On EMI's 1998 recording of the composer's ill-fated First Symphony and The Isle of the Dead, composed a dozen years later (the annotator counts 14 between 1887 and 1909), Mariss Jansons has reverted to being quixotic. His Winter-Capital coupling of Symphony No. 3 and Symphonic Dances is the best modern version of both works as I listen. But Symphony No. 2 sounded cumbersome, almost clay-footed, with no "lift" melodically and too little tonal sheen. Now we have a First full of expressive longuers and hardly any rhythmic thrust, except in the second movement Scherzo, which pares a minute off Ormandy's 1966 tempo, in a Sony reissue of the symphonies that moves briskly—at times matter-of-factly. What worked outstandingly for Jansons and the St. Petersburghers in Shostakovich's 15th Symphony is misapplied in Rachmaninoff's precocious First. (It was premiered by Glazunov , who was drunk and destructive, for which the Winter-Capital critics blamed the 24-year old composer, after all an upstart from the Moscow Conservatory, which sent him into a three-year alcoholic funk.)

But the lead balloon on this disc is an Isle as dead as the corpse in the skiff in Arnold Böcklin's painting, which attracted Rachmaninoff's attention in a Dresden museum. (Actually it was one of four paintings by the artist on the same subject.) Not even its 5/4 rhythm catches the ear.

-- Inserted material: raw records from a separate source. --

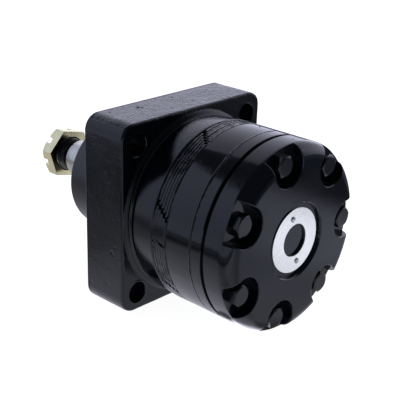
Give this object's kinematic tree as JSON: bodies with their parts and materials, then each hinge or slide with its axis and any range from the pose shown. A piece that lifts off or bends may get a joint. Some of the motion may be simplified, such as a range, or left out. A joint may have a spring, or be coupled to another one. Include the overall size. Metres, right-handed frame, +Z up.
{
  "type": "hydraulic wheel motor",
  "caption": "Black roller-stator hydraulic motor: square mounting flange with pilot, round bolted body and end cover, keyed taper shaft with slotted nut, two ports in the flange side.",
  "frame": {"origin": "centre of the flange's mounting face, on the output shaft's axis", "axes": "-X along the output shaft away from the motor, +X towards the end cover, +Z up, ports open towards +Y"},
  "size_m": [0.2363, 0.132, 0.133],
  "materials": {
    "housing_paint": "glossy black paint on a rough iron casting",
    "body_paint": "glossy black paint on turned steel",
    "cover_paint": "glossy black paint on a smooth casting",
    "bolt_black": "satin black oxide under thin paint",
    "tag_alu": "fine satin",
    "zinc_yellow": "pale yellow passivated zinc",
    "shaft_steel": "ground",
    "bearing_steel": "ground and polished",
    "hard_steel": "ground",
    "plate_steel": "ground",
    "cage": "machined",
    "seal_rubber": "smooth nitrile",
    "seal_brown": "smooth fluorocarbon",
    "seal_white": "filled fluoroplastic"
  },
  "bodies": {
    "motor_body": {"housing": "housing_paint", "manifold_plate_1": "body_paint", "manifold_plate_2": "body_paint", "manifold_plate_3": "body_paint", "manifold_plate_4": "body_paint", "manifold_plate_5": "body_paint", "stator_ring": "body_paint", "balance_plate": "body_paint", "end_cover": "cover_paint", "cover_bolts": "bolt_black", "tag_ring": "tag_alu", "tag_screws": "hard_steel", "dust_seal": "seal_rubber", "shaft_seal": "seal_brown", "seal_washer": "plate_steel", "body_seal_housing": "seal_rubber", "body_seal_stator_front": "seal_rubber", "body_seal_stator_rear": "seal_rubber", "body_seal_cover": "seal_rubber", "balance_seal": "seal_white", "front_bearing_cup": "bearing_steel", "rear_bearing_cup": "bearing_steel", "thrust_washer_front": "bearing_steel"},
    "shaft": {"output_shaft": "shaft_steel", "castle_nut": "zinc_yellow", "woodruff_key": "hard_steel", "thrust_washer_rear": "bearing_steel"},
    "front_bearing": {"front_bearing_cage": "cage", "front_bearing_rollers": "bearing_steel"},
    "rear_bearing": {"rear_bearing_cage": "cage", "rear_bearing_rollers": "bearing_steel"},
    "thrust_bearing": {"thrust_bearing_cage": "cage", "thrust_bearing_rollers": "bearing_steel"},
    "orbit": {"drive_spacer": "hard_steel"},
    "rotor": {"rotor": "hard_steel"},
    "drive_link": {"drive_link": "hard_steel"},
    "roller_1": {"stator_roller_1": "bearing_steel"},
    "roller_2": {"stator_roller_2": "bearing_steel"},
    "roller_3": {"stator_roller_3": "bearing_steel"},
    "roller_4": {"stator_roller_4": "bearing_steel"},
    "roller_5": {"stator_roller_5": "bearing_steel"},
    "roller_6": {"stator_roller_6": "bearing_steel"},
    "roller_7": {"stator_roller_7": "bearing_steel"}
  },
  "joints": [
    {"name": "shaft_spin", "type": "hinge", "parent": "motor_body", "child": "shaft", "pos_m": [0, 0, 0], "axis": [1, 0, 0], "continuous": true},
    {"name": "front_bearing_roll", "type": "hinge", "parent": "motor_body", "child": "front_bearing", "pos_m": [0, 0, 0], "axis": [1, 0, 0], "continuous": true},
    {"name": "rear_bearing_roll", "type": "hinge", "parent": "motor_body", "child": "rear_bearing", "pos_m": [0, 0, 0], "axis": [1, 0, 0], "continuous": true},
    {"name": "thrust_bearing_roll", "type": "hinge", "parent": "motor_body", "child": "thrust_bearing", "pos_m": [0, 0, 0], "axis": [1, 0, 0], "continuous": true},
    {"name": "rotor_orbit", "type": "hinge", "parent": "motor_body", "child": "orbit", "pos_m": [0.084, 0, 0], "axis": [1, 0, 0], "continuous": true},
    {"name": "rotor_spin", "type": "hinge", "parent": "orbit", "child": "rotor", "pos_m": [0.084, 0.00261, 0.00126], "axis": [1, 0, 0], "continuous": true},
    {"name": "link_spin", "type": "hinge", "parent": "orbit", "child": "drive_link", "pos_m": [0.024, 0, 0], "axis": [0.9988, 0.0435, 0.0209], "continuous": true},
    {"name": "roller_1_spin", "type": "hinge", "parent": "motor_body", "child": "roller_1", "pos_m": [0.084, 0.03243, 0.01562], "axis": [1, 0, 0], "continuous": true},
    {"name": "roller_2_spin", "type": "hinge", "parent": "motor_body", "child": "roller_2", "pos_m": [0.084, 0.00801, 0.0351], "axis": [1, 0, 0], "continuous": true},
    {"name": "roller_3_spin", "type": "hinge", "parent": "motor_body", "child": "roller_3", "pos_m": [0.084, -0.02245, 0.02815], "axis": [1, 0, 0], "continuous": true},
    {"name": "roller_4_spin", "type": "hinge", "parent": "motor_body", "child": "roller_4", "pos_m": [0.084, -0.036, 0], "axis": [1, 0, 0], "continuous": true},
    {"name": "roller_5_spin", "type": "hinge", "parent": "motor_body", "child": "roller_5", "pos_m": [0.084, -0.02245, -0.02815], "axis": [1, 0, 0], "continuous": true},
    {"name": "roller_6_spin", "type": "hinge", "parent": "motor_body", "child": "roller_6", "pos_m": [0.084, 0.00801, -0.0351], "axis": [1, 0, 0], "continuous": true},
    {"name": "roller_7_spin", "type": "hinge", "parent": "motor_body", "child": "roller_7", "pos_m": [0.084, 0.03243, -0.01562], "axis": [1, 0, 0], "continuous": true}
  ],
  "couplings": [
    {"joint": "front_bearing_roll", "follows": "shaft_spin", "ratio": 0.44944},
    {"joint": "rear_bearing_roll", "follows": "shaft_spin", "ratio": 0.46234},
    {"joint": "thrust_bearing_roll", "follows": "shaft_spin", "ratio": 0.5},
    {"joint": "rotor_orbit", "follows": "shaft_spin", "ratio": -6},
    {"joint": "rotor_spin", "follows": "shaft_spin", "ratio": 7},
    {"joint": "link_spin", "follows": "shaft_spin", "ratio": 7},
    {"joint": "roller_1_spin", "follows": "shaft_spin", "ratio": -3.742},
    {"joint": "roller_2_spin", "follows": "shaft_spin", "ratio": -3.742},
    {"joint": "roller_3_spin", "follows": "shaft_spin", "ratio": -3.742},
    {"joint": "roller_4_spin", "follows": "shaft_spin", "ratio": -3.742},
    {"joint": "roller_5_spin", "follows": "shaft_spin", "ratio": -3.742},
    {"joint": "roller_6_spin", "follows": "shaft_spin", "ratio": -3.742},
    {"joint": "roller_7_spin", "follows": "shaft_spin", "ratio": -3.742}
  ]
}
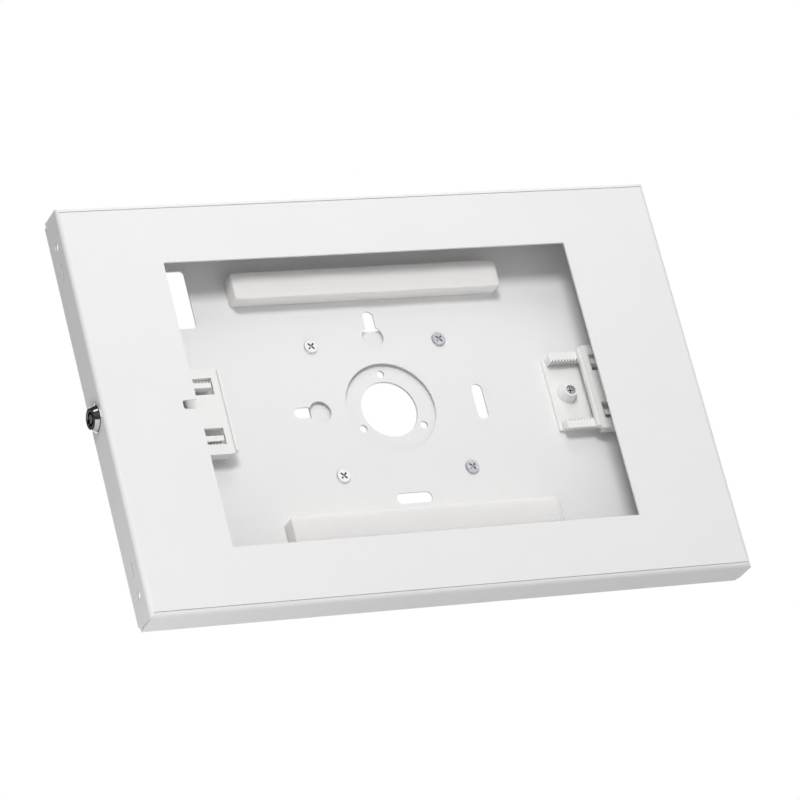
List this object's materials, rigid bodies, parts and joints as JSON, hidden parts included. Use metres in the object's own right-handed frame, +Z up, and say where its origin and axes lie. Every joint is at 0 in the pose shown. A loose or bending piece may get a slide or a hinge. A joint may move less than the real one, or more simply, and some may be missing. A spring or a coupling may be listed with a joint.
{
  "type": "lockable tablet holder",
  "caption": "Lockable folded-steel case that holds a tablet behind a display window, with a key lock, hinged cover, ratchet clamps and an adapter plate for a stand.",
  "frame": {"origin": "centre of the stand's bolt circle, on the rear face of the adapter plate", "axes": "+X to the right across the front, +Y to the rear (towards the stand or wall), +Z up; the display window faces -Y"},
  "size_m": [0.3486, 0.028, 0.2297],
  "materials": {
    "white_coat": "fine matt white powder coat",
    "zinc_screws": "bright zinc plate",
    "foam": "matt closed-cell foam, off-white",
    "lock_chrome": "polished chrome",
    "zinc_nut": "zinc plate",
    "lock_core": "nickel-plated brass, worn bright on the post",
    "lock_pins": "bare brass",
    "zinc_cam": "zinc plate",
    "clamp_plastic": "satin moulded white",
    "steel_pin": "plain ground steel"
  },
  "bodies": {
    "tray": {"rear_tray": "white_coat", "adapter_plate": "white_coat", "adapter_screws": "zinc_screws", "foam_strip_top": "foam", "foam_strip_bottom": "foam", "left_clamp_base": "clamp_plastic", "right_clamp_base": "clamp_plastic", "left_clamp_screw": "zinc_screws", "right_clamp_screw": "zinc_screws", "upper_hinge_tray_leaf": "white_coat", "lower_hinge_tray_leaf": "white_coat", "upper_hinge_pin": "steel_pin", "lower_hinge_pin": "steel_pin"},
    "cover": {"front_cover": "white_coat", "lock_housing": "lock_chrome", "lock_nut": "zinc_nut", "upper_hinge_cover_leaf": "white_coat", "lower_hinge_cover_leaf": "white_coat"},
    "lock_core": {"lock_plug": "lock_core", "lock_pins": "lock_pins", "lock_cam": "zinc_cam", "lock_cam_screw": "zinc_screws"},
    "left_jaw": {"left_clamp_jaw": "clamp_plastic"},
    "right_jaw": {"right_clamp_jaw": "clamp_plastic"}
  },
  "joints": [
    {"name": "cover_hinge", "type": "hinge", "parent": "tray", "child": "cover", "pos_m": [0.16755, -0.0084, 0], "axis": [0, 0, 1], "range_deg": [0, 90]},
    {"name": "lock_turn", "type": "hinge", "parent": "cover", "child": "lock_core", "pos_m": [-0.1724, -0.0183, -0.00185], "axis": [1, 0, 0], "range_deg": [0, 90]},
    {"name": "left_jaw_slide", "type": "slide", "parent": "tray", "child": "left_jaw", "axis": [-1, 0, 0], "range_m": [-0.002, 0.0258]},
    {"name": "right_jaw_slide", "type": "slide", "parent": "tray", "child": "right_jaw", "axis": [1, 0, 0], "range_m": [-0.0234, 0.0044]}
  ]
}
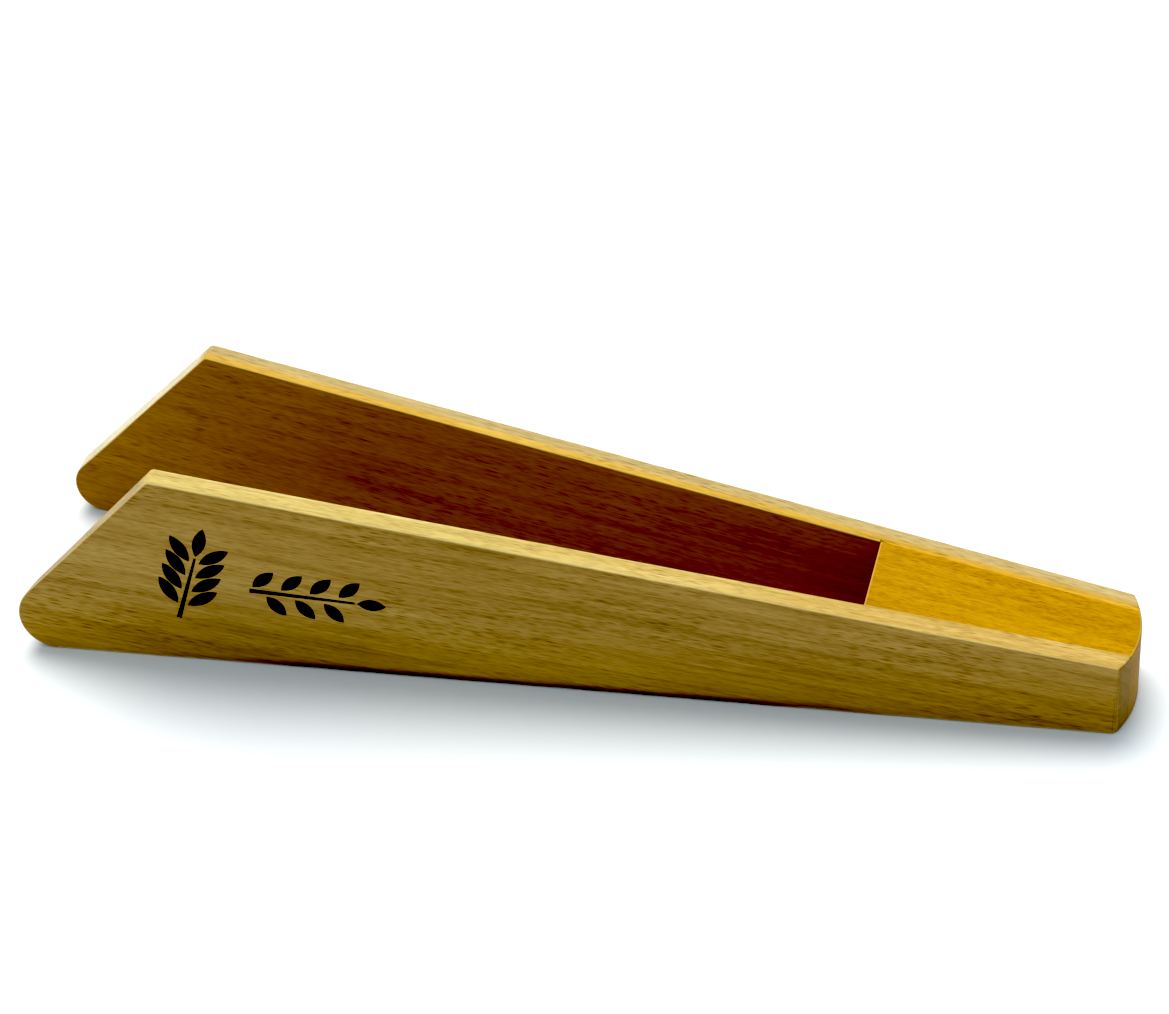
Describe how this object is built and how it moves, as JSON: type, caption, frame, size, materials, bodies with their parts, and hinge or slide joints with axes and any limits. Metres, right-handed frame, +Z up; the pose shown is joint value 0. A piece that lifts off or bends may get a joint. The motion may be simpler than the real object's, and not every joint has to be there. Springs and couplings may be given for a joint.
{
  "type": "toast tongs",
  "caption": "Wooden toast tongs: tapered springy arms with slanted tips, glued to a wedge-shaped spacer block, squeezed by hand to lift slices of toast.",
  "frame": {"origin": "midway along the length, on the middle plane between the arms, at the level of the lower edges that the tongs stand on", "axes": "+X from the tips towards the handle end, +Y across from the left arm to the right arm, +Z up"},
  "size_m": [0.1999, 0.0476, 0.0382],
  "materials": {
    "arm_beech": "sanded beech, lightly oiled, satin",
    "block_beech": "sanded beech, lightly oiled, satin, warmer in tone than the arms"
  },
  "bodies": {
    "handle": {"spacer_block": "block_beech", "left_arm_heel": "arm_beech", "right_arm_heel": "arm_beech"},
    "left_blade": {"left_arm_blade": "arm_beech"},
    "right_blade": {"right_arm_blade": "arm_beech"}
  },
  "joints": [
    {"name": "left_arm_flex", "type": "hinge", "parent": "handle", "child": "left_blade", "pos_m": [0.02175, -0.01379, 0.0125], "axis": [0, 0, -1], "range_deg": [-2.5, 8.9], "stiffness_Nm_per_rad": 34},
    {"name": "right_arm_flex", "type": "hinge", "parent": "handle", "child": "right_blade", "pos_m": [0.02175, 0.01379, 0.0125], "axis": [0, 0, 1], "range_deg": [-2.5, 8.9], "stiffness_Nm_per_rad": 34}
  ]
}
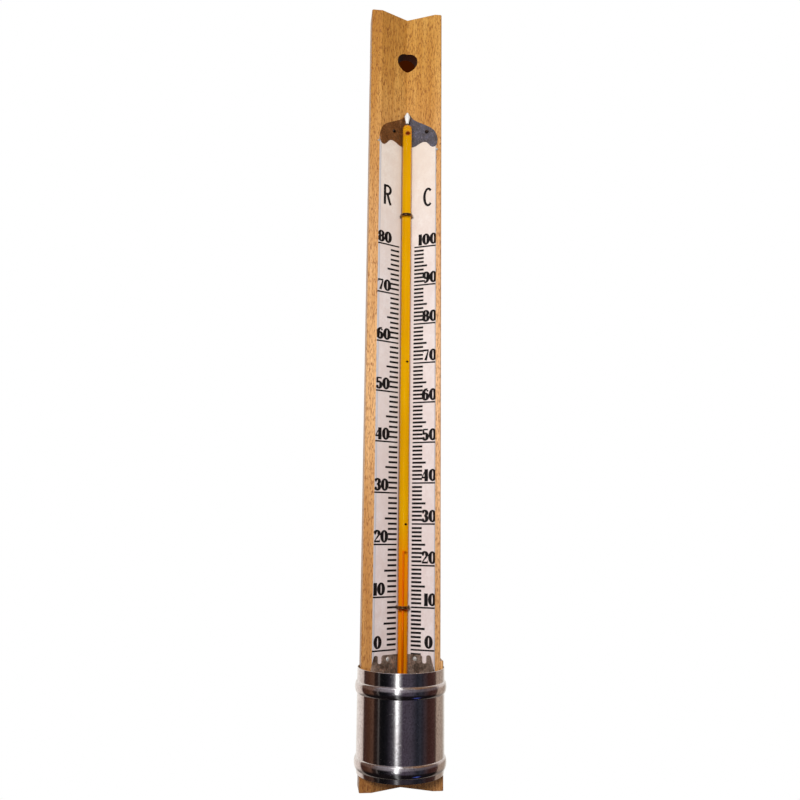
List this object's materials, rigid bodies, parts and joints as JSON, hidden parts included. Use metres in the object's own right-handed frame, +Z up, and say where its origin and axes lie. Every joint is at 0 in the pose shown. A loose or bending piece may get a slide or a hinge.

Laid-back? Try embalmed, and seek elsewhere: the composer himself on an RCA/ BMG remastering of his definitive 1929 Philadelphia recording; Koussevitzky's, which replaced it in 1945; Reiner's from Chicago that replaced Boston in 1957, and lots more. But no one should overlook a white-hot performance by Dimitri Mitropoulos from his Minneapolis years, reissued by Sony on a Columbia Masterworks Heritage CD with Mahler's Symphony No. 1.